Yesterday I was speaking with an eldercare attorney about ways in which caregivers could better manage estate planning and caregiving overall. “It would help,” he said, “if siblings divided up the work.” Yes, yes it would. However, as most family caregivers know, “There’s always one.” In most families there is typically one sibling who shoulders most of the responsibility of caregiving. 

Who that “one” is depends on a number of things. In some families, caregiving falls to the sibling who lives the closest to Mom or Dad. Some families assume a sibling who is unmarried or has no dependents of their own should take on the role. Sometimes a parent decides who they want to manage their affairs. Some siblings raise their hand and say, “I’m in charge.”

No matter how it happens, caregiving with siblings is fraught with challenges. Think about it: is there anyone in your life who can push your buttons as quickly and artfully as your sibling? A harmless comment, even a compliment, can trigger a feeling from childhood and revert the most mature adults back to their seven-year old selves. Think, “She’s looking at me,” or, “He started it!” Whether you are “the one” or a supporting player, all siblings have a role in keeping the peace, and most importantly, supporting your aging parent or parents during a time of need. So how can siblings work together and avoid the emotional landmines during one of the most important times they may ever face as a family?

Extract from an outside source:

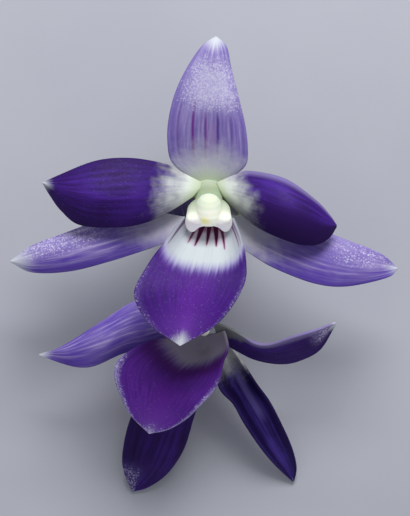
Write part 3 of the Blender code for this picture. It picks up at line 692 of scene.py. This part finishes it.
# %% Lateral sepals
SEPALS = {
    "upper_lateral_sepal_left": (dict(veins=7, seed=7, wave=0.08), SEPAL_LAVENDER, SEPAL_VIOLET, dict(
        streak=(14, 2.5), streak_amount=0.7, shaded_side=(0.7, 0.95, 0.65), margin_dark=0.2, painted_glints=0.05,
        sheen_patch=(0.2, 0.75, 0.5, 0.4, 0.6), base=(0.32, 0.2), slant=0.12, base_colour=screen(206, 204, 216),
        heart=0.02,
        tip=(0.9, 0.09))),
    "upper_lateral_sepal_right": (dict(veins=7, seed=8, wave=0.08), SEPAL_LAVENDER, SEPAL_VIOLET, dict(
        streak=(14, 2.5), streak_amount=0.6, shaded_side=(0.75, 1.0, 0.8), margin_dark=0.2, painted_glints=0.05,
        sheen_patch=(0.25, 0.8, 0.5, 0.3, 0.45), base=(0.26, 0.18), base_colour=screen(200, 200, 208), heart=0.02,
        tip=(0.96, 0.06))),
    # painted shade: the lower bloom's lateral sepals lie in shade, so their violets are painted dark
    "lower_lateral_sepal_left": (dict(veins=7, seed=9, wave=0.03), screen(62, 30, 124),
                                 screen(34, 10, 70), dict(
        streak=(16, 2.5), shaded_side=(0.65, 0.2, 0.6), margin_dark=0.1, pale=screen(120, 104, 176),
        sheen_patch=(0.15, 0.92, 0.5, 0.16, 0.6), base=(0.08, 0.05), heart=0.05, tip=(0.99, 0.03))),
    "lower_lateral_sepal_right": (dict(fold=1.6, veins=7, seed=10, wave=0.03), screen(70, 52, 140),
                                  screen(26, 10, 64), dict(
        streak=(12, 2), shaded_side=(0.75, 0.95, 0.6), margin_dark=0.4, pale=screen(120, 108, 176),
        # painted shadow and highlight: a dark strip along one side where the folded sepal is in shadow, and a
        # pale strip near the fold where it catches the light
        veins=[(0.16, 0.2, 0.0, 1.0, 0.95, screen(24, 8, 58)),
               (0.62, 0.2, 0.25, 0.52, 0.8, screen(112, 98, 170))],
        base=(0.22, 0.1), base_colour=screen(168, 170, 168), heart=0.02, tip=(0.99, 0.02))),
}
for name, (shape, body, shade, look) in SEPALS.items():
    sepal = grow_blade(name, **shape)
    sepal.data.materials.append(skin(name + "_skin", body, shade, seed=shape["seed"], **look))
    settle(sepal, "sepal", name)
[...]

Here are six strategies for surviving caregiving with siblings:

    1. Play to each sibling’s strengths: We all have different strengths. I am great at execution; I can manage logistics like nobody’s business. I’m also great at research. I can find the answer to anything with Google.  I’m not so good at the softer skills so I’m not the best sibling to put in charge of keeping the relatives and neighbors updated when a family member is sick. During a stressful time such as caregiving, try to focus on what each family member is best at and assign tasks accordingly.  
    2. Don’t try to fix anyone. Likewise, we all have different weaknesses and caregiving is not the time to try to get a sibling to be different. If your younger brother has always been disorganized, he’s not going to become organized amid a caregiving crisis. Again, play to people’s strengths.
    3. Communicate often and broadly. Information will flow best if everyone in the family is hearing the same messages at the same time. Avoid confusion, misinformation, and misinterpretations by planning group conversations that include all siblings whenever possible. Schedule regular family meetings, set up group emails, or plan a Google hangout so everyone hears the same thing at the same time.
    4. Seek professional help. If you and your siblings have questions or conflicts, perhaps you should call in a professional. An eldercare attorney can help sort through estate planning in a way that honors your parents’ wishes and is most equitable for all. A senior housing specialist can help defuse some of the emotions that arise when caregiving with siblings and deciding whether or not to relocate your parents from a family home to assisted living. Financial planners can provide peace of mind that the family is saving and spending as prudently as possible. A few good dollars spent can save thousands in the long run – and spare hurt feelings too!
    5. Take charge. If you are ‘the one’ chances are you are, or will be, your parents’ power of attorney and healthcare proxy. If that is the case, own it. While you may choose to seek input from your siblings, you, and they, must respect your parent’s decision that you have been placed in charge. Your parents gave you the role because they trusted you. You need to trust yourself. If your siblings don’t like it, that is unfortunate but hopefully they too can respect your role. If they do not, know that you acted to the best of your ability and let that be enough.
    6. Leave Mommy and Daddy out of it. Perhaps when you were kids, you and your siblings ran to your parents to sort out petty squabbles and more significant misunderstandings. Those days are over. Do not burden the person who requires care with sibling disagreements. They have enough to worry about and do not need the guilt, worry, and stress that comes from knowing the family is at odds.